Announcing libradosfs

At CERN the disk storage is managed by a system built in-house called EOS (developed by CERN’s IT Data & Storage Services group). EOS manages data from the LHC experiments and also from “regular” users and power applications such as CERNBox, a file storage/sharing service for CERN users.

EOS uses an in-memory namespace. This allows it to achieve very high metadata performance but has the downside that when it is started, the namespace data needs to be read entirely from disk into memory. With the amount of data we have in EOS at CERN (~40PB and ~400 million files), this feature naturally affects the scalability of the system, which is taking around 30 minutes to boot at the moment.

Introducing libradosfs

A good part of my job here has been to create a new storage backend that should improve this. So, for a while now, I have been working on a new filesystem library that scales horizontally and keeps the very namespace stored on disk.
This library is based on the popular Ceph storage system and uses its RADOS (a distributed object store) client API. With lack of a more creative name, we have called it libradosfs.
The long term goal for libradosfs, as hinted in the paragraphs above, is to replace EOS’s backend and namespace implementation, leveraging also all the nice features of Ceph (replication, erasure coding, etc.).
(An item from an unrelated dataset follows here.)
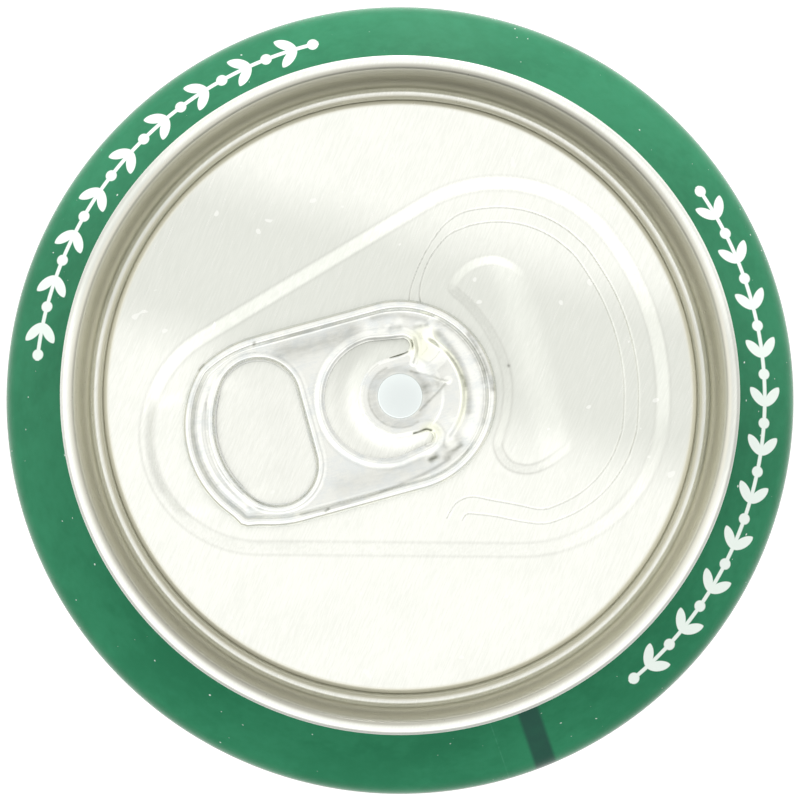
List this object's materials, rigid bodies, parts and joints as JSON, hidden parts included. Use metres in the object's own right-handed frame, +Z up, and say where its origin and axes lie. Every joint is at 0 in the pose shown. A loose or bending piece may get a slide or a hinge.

If you are familiar with Ceph, you are at least aware of CephFS. So why aren’t we using CephFS instead? It is a fair question.
We started by implementing a small backend using CephFS and performed some tests but the fact that CephFS relies on metadata servers (MDS) and, since the code for using multiple MDS instances is not yet stable, using one single MDS represented a scalability issue for the amount of data and users we have (along with other limitations like having only one metadata pool per filesystem). Besides that, and equally important, by using directly the RADOS API, we have more freedom to tackle issues that affect our use-cases and more flexibility than what a POSIX-compliant system offers.

Thus, libradosfs should not be mistaken for CephFS. If you want a more generic, fast and POSIX-compliant filesystem implementation on top of Ceph, you should use CephFS. The good folks at Inktank (now Red Hat) are actively making it better and, who knows, maybe in the future CERN might use it too.
If you somehow have use-cases that are more close to CERN’s in terms of scaling horizontally, and especially if you need a simpler code base that you can quickly tweak, you may want to look into libradosfs.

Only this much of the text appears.